Al matrimonio Bush le gusta que se sepa que se van a la cama a las diez de la noche y que marido y mujer oran juntos antes de dormir. El propio presidente ha manifestado su privilegiada relación con Dios. En 1998 confesó al telepredicador James Robison: “He escuchado la llamada. Creo que Dios quiere que me presente a las elecciones presidenciales”.
Su equipo presidencial está repleto de personas que como él se consideran especialmente ungidos y proclaman su interpretación radical de los textos sagrados. Su primer compañero de lecturas bíblicas es Don Evans, quien ahora ocupa la secretaría de Comercio. Entre sus asesores están Karl Rove, un diácono de la ultraderecha religiosa, o el incendiario periodista y teólogo Mike Gerson. Su fiscal general es John Ashcroft, un ultraconservador contrario a los anticonceptivos pero incondicional de la pena de muerte, y reconocido como un fanático a quien le gusta decir que “en América no tenemos rey, tenemos a Jesús».
El líder del país más potente del mundo se siente a sí mismo como la cabeza de una cruzada y responsable de una misión divina que cumplir. En abril del año pasado, George Bush declaraba a The New York Times: “Tengo una misión que realizar y con las rodillas dobladas pido al buen Dios que me ayude a cumplirla”. La misión, como sabemos, no era otra que declarar una guerra ilegítima que violaba todas las leyes internacionales y la voluntad de la inmensa mayoría de los ciudadanos del mundo.
Bob Woodward, uno de los dos reporteros del caso Watergate, le pregunta a Bush en su último libro sobre la guerra de Irak si consultó con su padre y le contesta: “Sabes, hay un padre más alto al que yo apelo”.
No obstante, lo más significativo no es solamente que todos estos dirigentes tengan en su boca constantemente a Dios para justificar cuanto hacen, sino el concepto que tienen de Dios. Otra de las personas muy influyentes en Bush, y a quien confesó su impresión de que Dios quería que fuese presidente, es Richard Lamb, presidente de la Comisión sobre la Libertad de Etica y Religión de la Convención Bautista del Sur de Estados Unidos. En un programa de televisión en el que reveló la confidencia manifestó también cuál es su idea de Dios: “el problema con la izquierda es que algunos no creen que Dios tiene partido“.
Exactamente.
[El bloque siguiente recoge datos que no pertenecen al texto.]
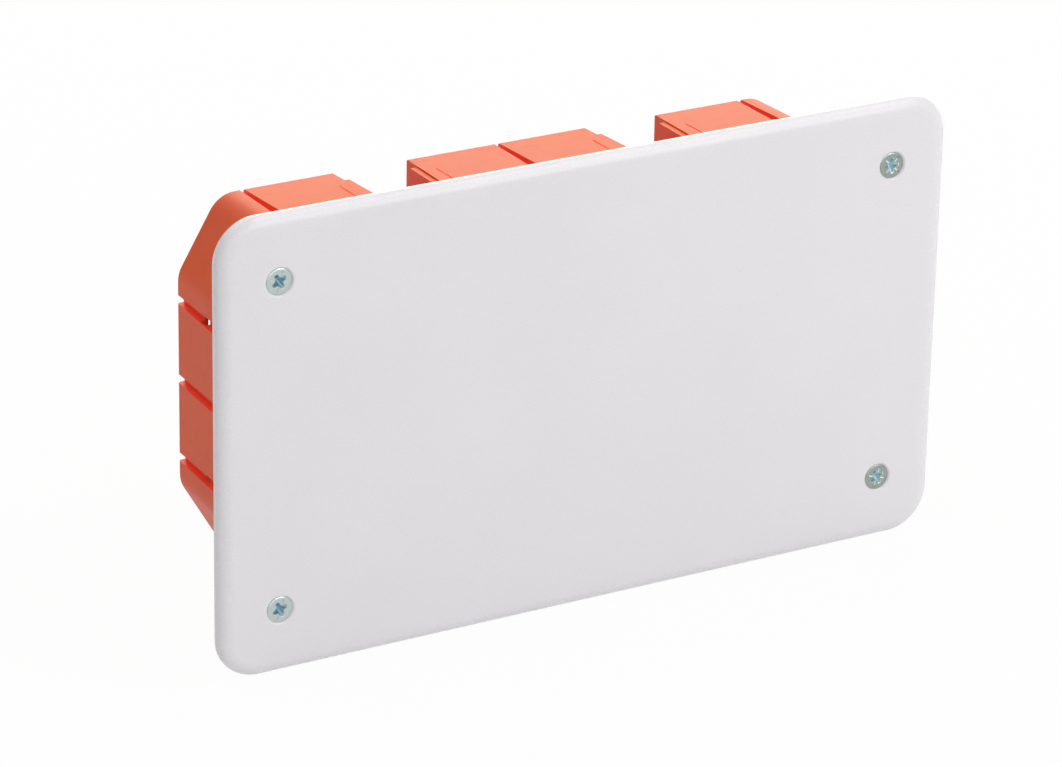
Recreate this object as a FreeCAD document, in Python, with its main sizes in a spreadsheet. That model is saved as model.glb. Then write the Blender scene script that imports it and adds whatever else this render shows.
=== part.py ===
import FreeCAD, Part
import os
import re
import Sketcher

# Flush junction box for a solid wall: an orange tub with a screwed-on cover.
# All lengths are millimetres. The origin is the middle of the back face,
# +X runs to the right, +Z up, and the cover faces -Y.

SIZES = {
    # tub and its flange
    "flange_width": 172.0,
    "flange_height": 96.0,
    "flange_thick": 2.0,
    "flange_corner": 6.0,
    "flange_edge": 0.5,
    "box_depth": 45.0,
    "tub_inset": 6.0,
    "tub_draft": 2.0,
    "wall": 2.4,
    "back_wall": 2.4,
    "lip_height": 0.7,
    # slanted corners of the tub
    "slant_across": 10.0,
    "slant_up": 17.0,
    "bend_long": 7.0,
    "bend_short": 7.0,
    "bend_inside": 1.2,
    "back_bevel": 0.5,
    # conduit channels in the long sides
    "channel_out": 32.3,
    "channel_width": 18.9,
    "channel_depth": 9.0,
    "rail_width": 1.6,
    "rail_start": 5.0,
    "rail_drop": 0.35,
    "slit_gap": 2.7,
    "slit_width": 0.5,
    "slit_depth": 0.5,
    "slit_start": 9.0,
    # break-out grooves
    "groove_depth": 1.6,
    "side_pitch": 18.9,
    "side_groove_back": 2.0,
    "side_groove_front": 3.2,
    "long_groove_out": 64.2,
    "long_groove_back": 1.1,
    "long_groove_front": 3.2,
    # lever windows through the outer side grooves
    "window_start": 11.4,
    "window_length": 2.7,
    "window_drop": 3.4,
    "window_lip": 0.3,
    # break-out rings
    "ring_radius": 6.4,
    "ring_width": 0.9,
    "ring_depth": 1.2,
    "ring_middle": 22.0,
    "ring_height": 3.0,
    "back_ring_out": 38.0,
    "back_ring_radius": 11.0,
    # fixing holes through the back
    "fixing_out": 72.8,
    "fixing_up": 11.8,
    "fixing_radius": 2.6,
    # screw bosses under the flange corners
    "screw_inset_across": 8.5,
    "screw_inset_up": 9.5,
    "boss_radius": 4.0,
    "boss_length": 16.5,
    "boss_floor": 2.0,
    "web_width": 3.0,
    "web_reach": 6.0,
    # cover
    "overhang_across": 6.2,
    "overhang_up": 5.7,
    "cover_wall": 2.0,
    "cover_rim": 2.0,
    "cover_corner": 10.0,
    "cover_edge": 2.0,
    "seat_gap": 0.3,
    "rim_gap": 0.2,
    "tab_length": 5.0,
    "tab_thick": 1.4,
    "tab_gap": 0.5,
    "tab_end_gap": 4.0,
    # cover screws
    "screw_radius": 1.75,
    "screw_length": 16.0,
    "screw_point": 1.5,
    "point_radius": 0.8,
    "head_radius": 3.05,
    "head_rim": 0.15,
    "head_sink": 0.15,
    "head_gap": 0.08,
    "shank_gap": 0.08,
    "cross_half": 1.85,
    "cross_width": 0.95,
    "cross_depth": 1.7,
    "cross_taper": 8.0,
    "mark_inner": 1.3,
    "mark_outer": 2.6,
    "mark_width": 0.2,
    "mark_depth": 0.15,
    # how far each screw is turned anticlockwise, seen from the front
    "turn_top_left": 30.0,
    "turn_top_right": 3.0,
    "turn_bottom_left": 24.0,
    "turn_bottom_right": 28.0,
}

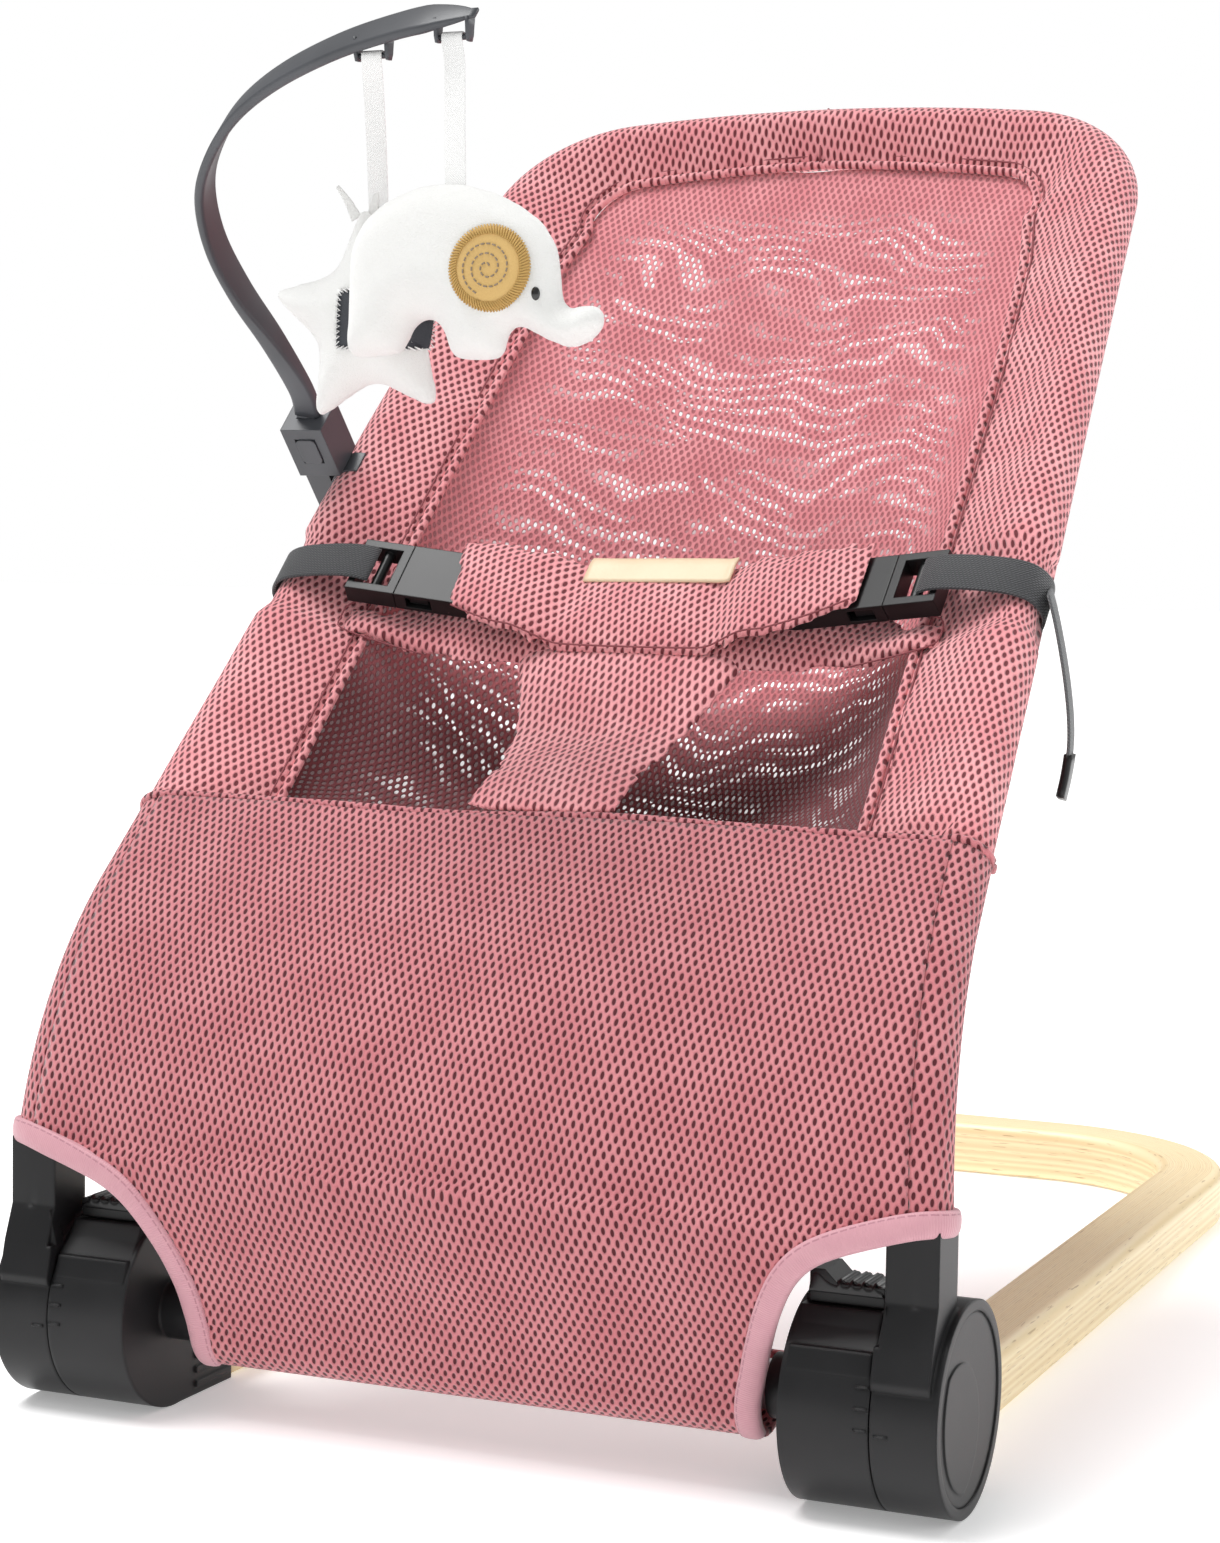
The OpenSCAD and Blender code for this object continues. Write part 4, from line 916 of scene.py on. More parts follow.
def edge_binding(P):
    """Satin binding over the notched edges of the panel and the lower ends of the side wraps."""
    for side, name in ((-1, "left"), (1, "right")):
        col = 0 if side < 0 else -1
        inner = 3 if side < 0 else -4
        rows = list(range(9, 41))
        edge = np.array([P[i, col] for i in rows])
        inward = unit(np.array([P[i, inner] - P[i, col] for i in rows]))
        # past the notch the binding runs round the tube
        angs = np.radians(np.linspace(80, -165, 16))
        s0 = -BEND_LEN + 5.5
        r = PANEL_O + 0.2
        wrap = np.array([side_pt(side * (half_w(s0) + r * math.cos(a)), s0, r * math.sin(a)) for a in angs])
        up = side_pt(side * half_w(s0), s0 + 10, 0) - side_pt(side * half_w(s0), s0, 0)
        path = np.vstack([edge, wrap])
        ins = np.vstack([inward, np.repeat(unit(up)[None], len(wrap), 0)])
        for _ in range(3):
            path[1:-1] = 0.25 * path[:-2] + 0.5 * path[1:-1] + 0.25 * path[2:]
            ins[1:-1] = unit(0.25 * ins[:-2] + 0.5 * ins[1:-1] + 0.25 * ins[2:])
        tan = unit(np.gradient(path, axis=0))
        nrm = unit(np.cross(tan, ins))
        front = nrm[len(edge) // 2]
        if front[1] > 0:
            nrm = -nrm
        ins = unit(np.cross(nrm, tan))
        if (ins[5] * inward[5]).sum() < 0:
            ins = -ins
        shape = [(8.5, 1.4), (8.2, 2.6), (5.0, 3.2), (1.5, 3.1), (-1.0, 2.3), (-2.1, 0.0), (-1.0, -2.2),
                 (1.5, -2.8), (5.0, -2.9), (8.2, -2.3), (8.5, -1.3)]
        ring = np.array(shape)
        Q = path[:, None] + ins[:, None] * ring[None, :, :1] + nrm[:, None] * ring[None, :, 1:]
        d = np.concatenate([[0], np.cumsum(np.linalg.norm(np.diff(path, axis=0), axis=1))])
        vv = np.concatenate([[0], np.cumsum(np.linalg.norm(np.diff(ring, axis=0), axis=1))])
        uv = np.stack(np.broadcast_arrays(d[:, None], vv[None]), -1)
        ob = grid(f"edge_binding_{name}", Q, uv, close_v=True, caps=True)
        subdivide(ob)
        finish_piece(ob, "seat", M["binding"])


def border_profile(tail):
    """Front and back outline of the padded band: (outward, out of the front), closed."""
    arc = [(ROLL_R * math.cos(a), ROLL_R * math.sin(a)) for a in np.radians(np.linspace(88, -90, 17))]
    under = [(-tail * 0.25, -11.8), (-tail * 0.5, -11.0), (-tail * 0.75, -10.4), (-tail * 0.93, -9.4)]
    nose = [(-tail, -7.2), (-tail, -5.6)]
    over = [(-tail * 0.93, -3.2), (-tail * 0.82, -0.6), (-tail * 0.66, 2.4), (-tail * 0.5, 5.2),
            (-tail * 0.34, 8.0), (-tail * 0.18, 10.7), (-tail * 0.07, 12.2)]
    return np.array(arc + under + nose + over)


def seat_border():
    """The padded band round the back frame, with puckers across it and a piped inner edge."""
    ts = np.linspace(SEAM_S + 1, 2 * HALF_LEN - SEAM_S - 1, 250)
    x, s, nx, ns = frame_at(ts)
    half_t = np.where(ts > HALF_LEN, 2 * HALF_LEN - ts, ts)
    tails = table(half_t, BORDER_TAIL)
    P, pin = [], []
    for i in range(len(ts)):
        sec = border_profile(tails[i])
        P.append(side_pt(x[i] + sec[:, 0] * nx[i], s[i] + sec[:, 0] * ns[i], sec[:, 1]))
        near = np.abs(np.arange(len(sec)) - 21.5)
        pin.append(np.clip(1.0 - (near - 1.5) / 3.0, 0, 1))
    P, pin = np.array(P), np.array(pin)
    # the planar part of the knit runs straight up the back, so its lattice comes from x and s
    sec_all = np.array([border_profile(t) for t in tails])
    px = x[:, None] + sec_all[..., 0] * nx[:, None]
    ps = s[:, None] + sec_all[..., 0] * ns[:, None]
    arc = ROLL_R * np.arctan2(sec_all[..., 0], np.abs(sec_all[..., 1]))
    roll = np.where(sec_all[..., 0] > 0, arc - sec_all[..., 0], 0)
    px, ps = px + roll * nx[:, None], ps + roll * ns[:, None]
    UV = np.stack([px, ps], -1)
    # puckers: folds across the band, strongest beside the seams
    normal = unit(np.cross(np.gradient(P, axis=0), np.gradient(P, axis=1)))
    if (normal[60, 26] * (side_pt(0, 100, 10) - side_pt(0, 100, 0))).sum() < 0:
        normal = -normal
    rel = -sec_all[..., 0] / tails[:, None]
    T = np.broadcast_to(ts[:, None], rel.shape)
    fold = waves(T, rel * 14, 32, 11) * 0.8 + waves(T + rel * 25, rel * 30, 78, 12) * 2.0
    window = np.clip(smooth(rel * 1.6 + 0.6) * smooth((1.02 - rel) * 6), 0, 1) * (sec_all[..., 1] > -7.5)
    # under the belt the band is pressed flat, so that the buckles slide clear of it
    belt = smooth((28 - np.abs(half_t - BELT_S)) / 8)[:, None] * (sec_all[..., 1] > -6)
    near_belt = 1 + 1.3 * np.exp(-((half_t - BELT_S) / 32) ** 2)[:, None]
    P = P + normal * (fold * window * near_belt * (1 - belt) - 3.0 * belt)[..., None]
    pin = np.maximum(pin, belt)
    ob = grid("seat_border_cover", P, UV, close_v=True, caps=True)
    inflate(ob, 1.2, 3.0, pins=pin.ravel(), frames=10)
    finish_piece(ob, "seat", M["soft_mesh"], ["seat_border"])
    # piping along the inner edge
    inner = side_pt(x - (tails + 0.4) * nx, s - (tails + 0.4) * ns, np.full(len(ts), -4.6))
    pipe = sweep("border_piping", inner, circle(2.1, 10), (0, -math.sin(BACK_A), math.cos(BACK_A)))
    back_uv(pipe)
    finish_piece(pipe, "seat", M["soft_mesh"])
    line = side_pt(x - (tails - 3.6) * nx, s - (tails - 3.6) * ns, np.full(len(ts), -2.0))
    seam = sweep("border_seam", line, circle(0.45, 6), (0, -math.sin(BACK_A), math.cos(BACK_A)))
    finish_piece(seam, "seat", M["seam"])


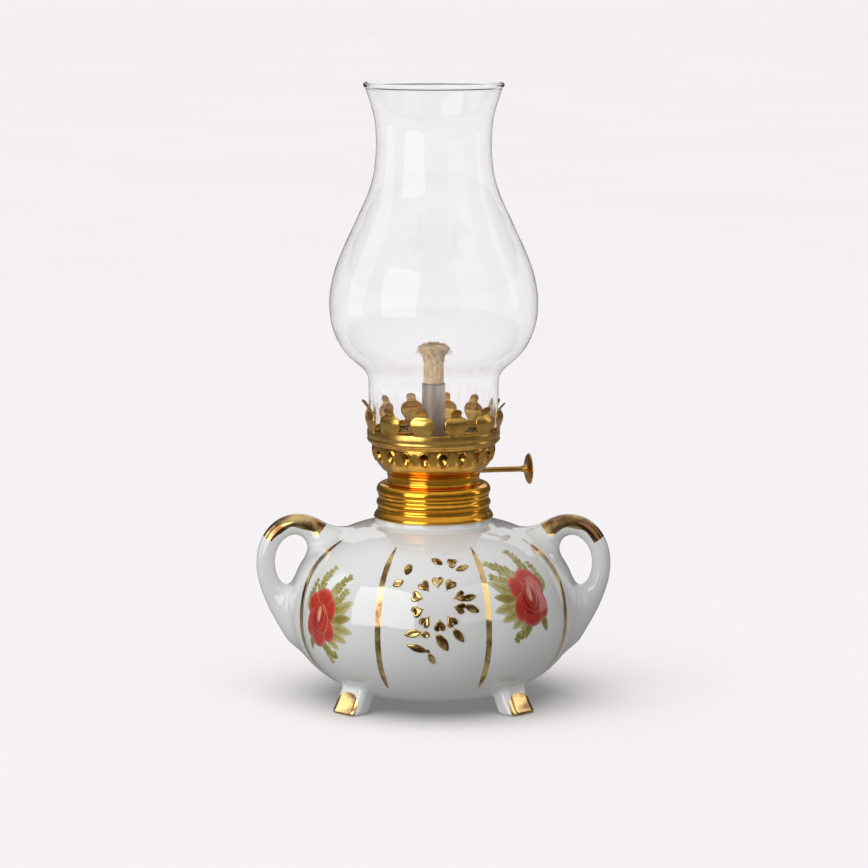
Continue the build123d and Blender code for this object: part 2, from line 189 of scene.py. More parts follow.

Están convencidos de que Dios es de los suyos. Es lo que creen y eso les permite luchar, matar y morir sin tener que preguntarse nada más. Dios se lo pide y ellos lo llevan a cabo. “¿Qué podemos hacer?, es la voluntad de Dios?” nos dirán, cuando les reprochamos el expolio, la injusticia, y la sinrazón que hay detrás de sus decisiones.
El drama es que no sólo ellos piensan así. Al poco de declararse la guerra, el clérigo Abdel-Ghafour Al-Quisi sermoneaba en Bagdad, con un Kalashnikov sobre su púlpito: “Que Dios llene de terror el corazón de nuestros enemigos y que mande contra ellos soldados invisibles”.
¡Maldita la violencia y malditos los criminales que utilizan a Dios para justificar el robo y la tortura, la mentira y la muerte!